One of the simplest ways of exploiting word representations is to find similar words. There are many ways of measuring the semantic similarity between two words. As we are using word representations which are vectors in the euclidean space, distance metrics defined in the euclidean space are the most popular choice. This is because words that share common contexts in the corpus are located in close proximity to one another in the euclidean space. One such metric is the eucldeian distance.

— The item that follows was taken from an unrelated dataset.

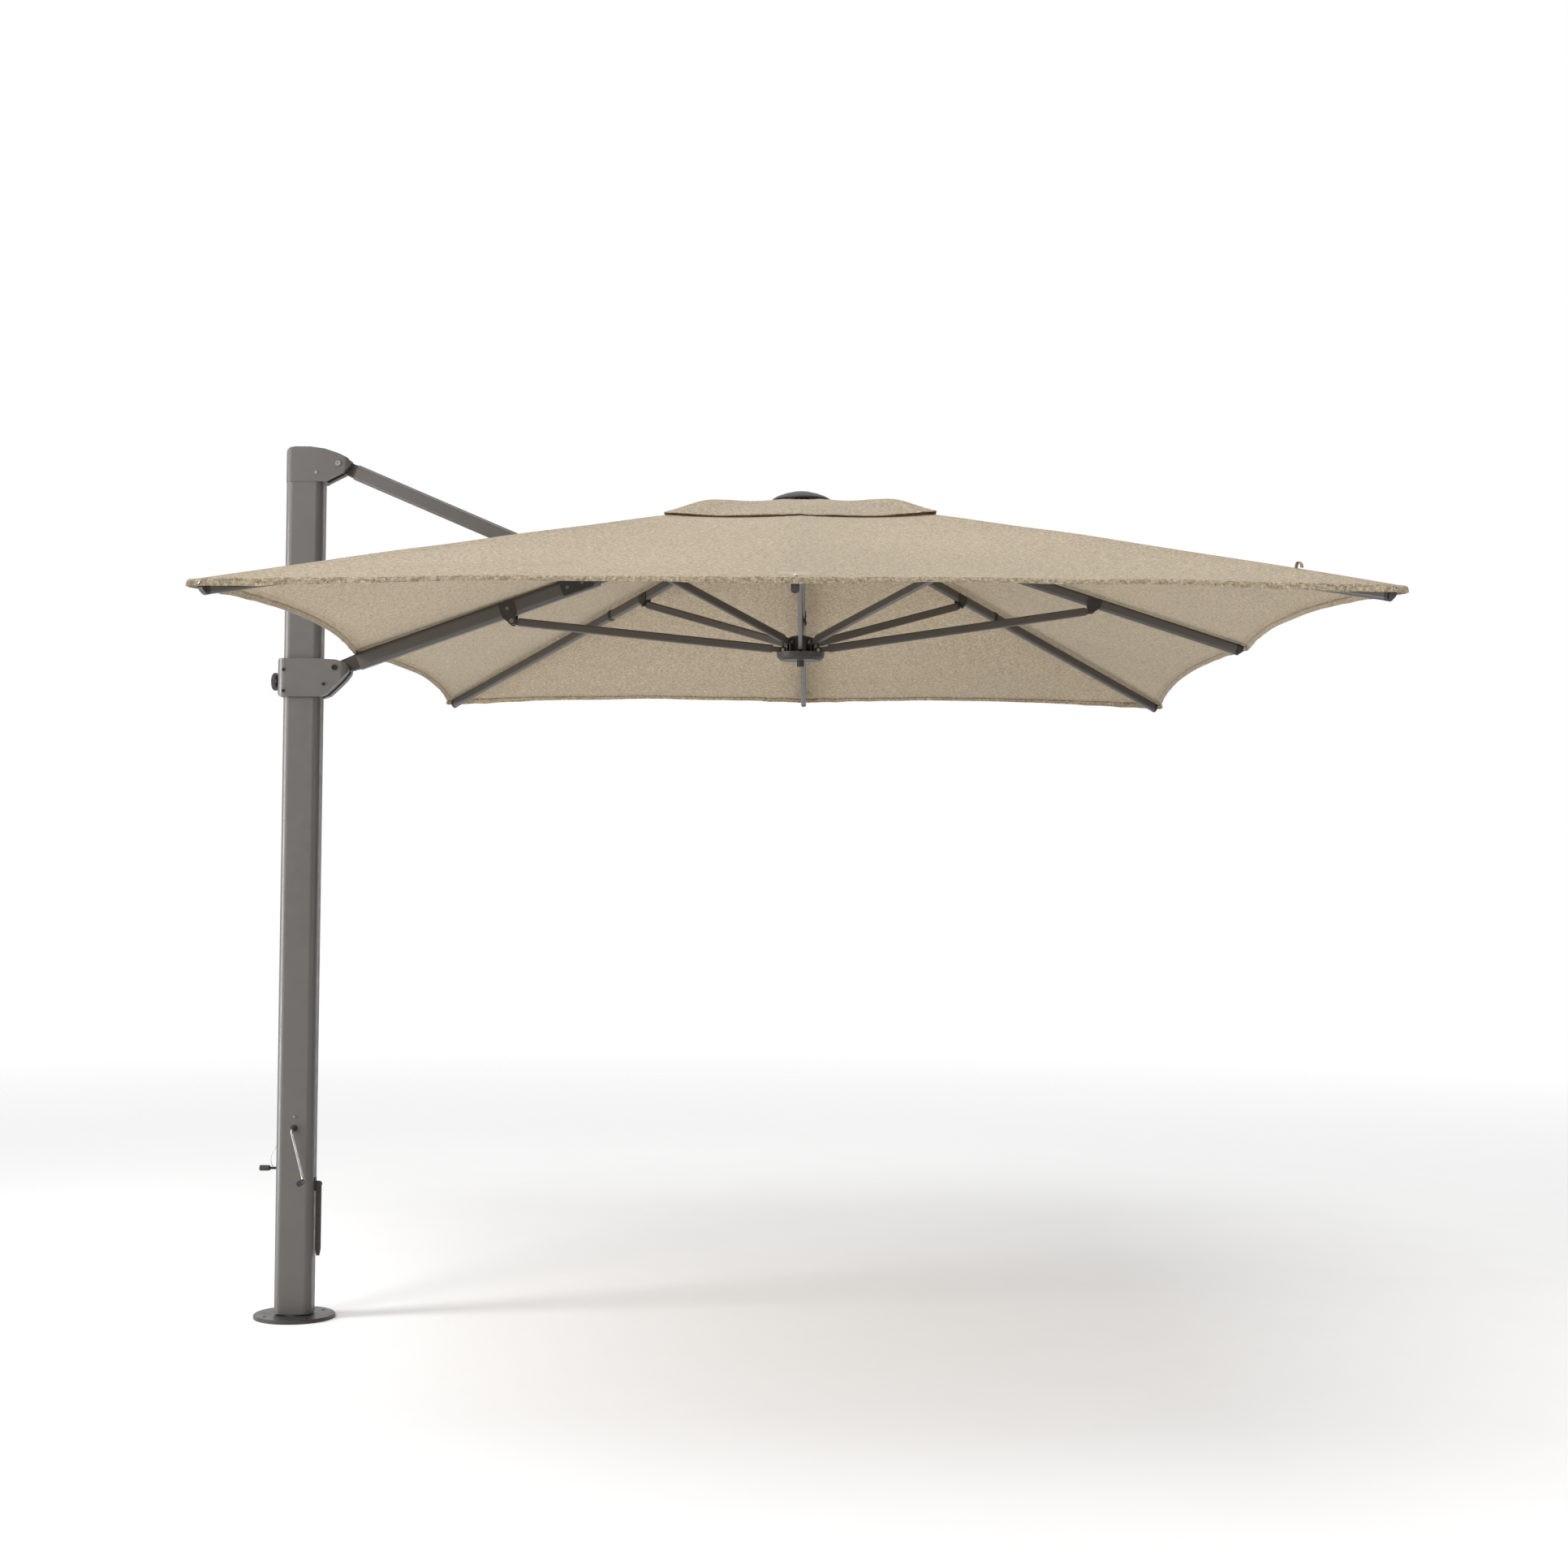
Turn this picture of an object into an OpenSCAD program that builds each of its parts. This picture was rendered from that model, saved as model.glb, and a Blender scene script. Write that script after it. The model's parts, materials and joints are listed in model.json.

**Q. What is the euclidean distance between 'the' and 'a' (in the sample corpus and the new corpus)?**

*A. See solution in code.*

**Q. What other distance metrics can we use for two vectors?**

A. Cosine distance is the most frequently used distance metric for high-dimensional space. Many other distance metrics exist and high-level overview can be found in [this blog post](https://towardsdatascience.com/importance-of-distance-metrics-in-machine-learning-modelling-e51395ffe60d)

In [None]:
# Let us get two vectors from the trained model

x = torch.Tensor(look_up_table(0))
x_emb = torch.matmul(W1, x).detach().numpy()
y = torch.Tensor(look_up_table(1))
y_emb = torch.matmul(W1, y).detach().numpy()

# let us print the euclidean distance
print(euclidean(x_emb, y_emb))

In [None]:
vector_the = look_up_table(word2idx["the"])
vector_a = look_up_table(word2idx["a"])
print(euclidean(vector_the, vector_a))


# Pre-trained representations

We have seen from the above that word embeddings are learned in an unsupervised manner, i.e., we don't have any labelled data. These representations can be used to `bootstrap' models in NLP. There are many word representation inducing algorithms : word2vec, GloVe, Fasttext are some of the popular choices. There are differences in the algorithms but they are all based on the distributional hypothesis (a word could be defined by its distribution in language use).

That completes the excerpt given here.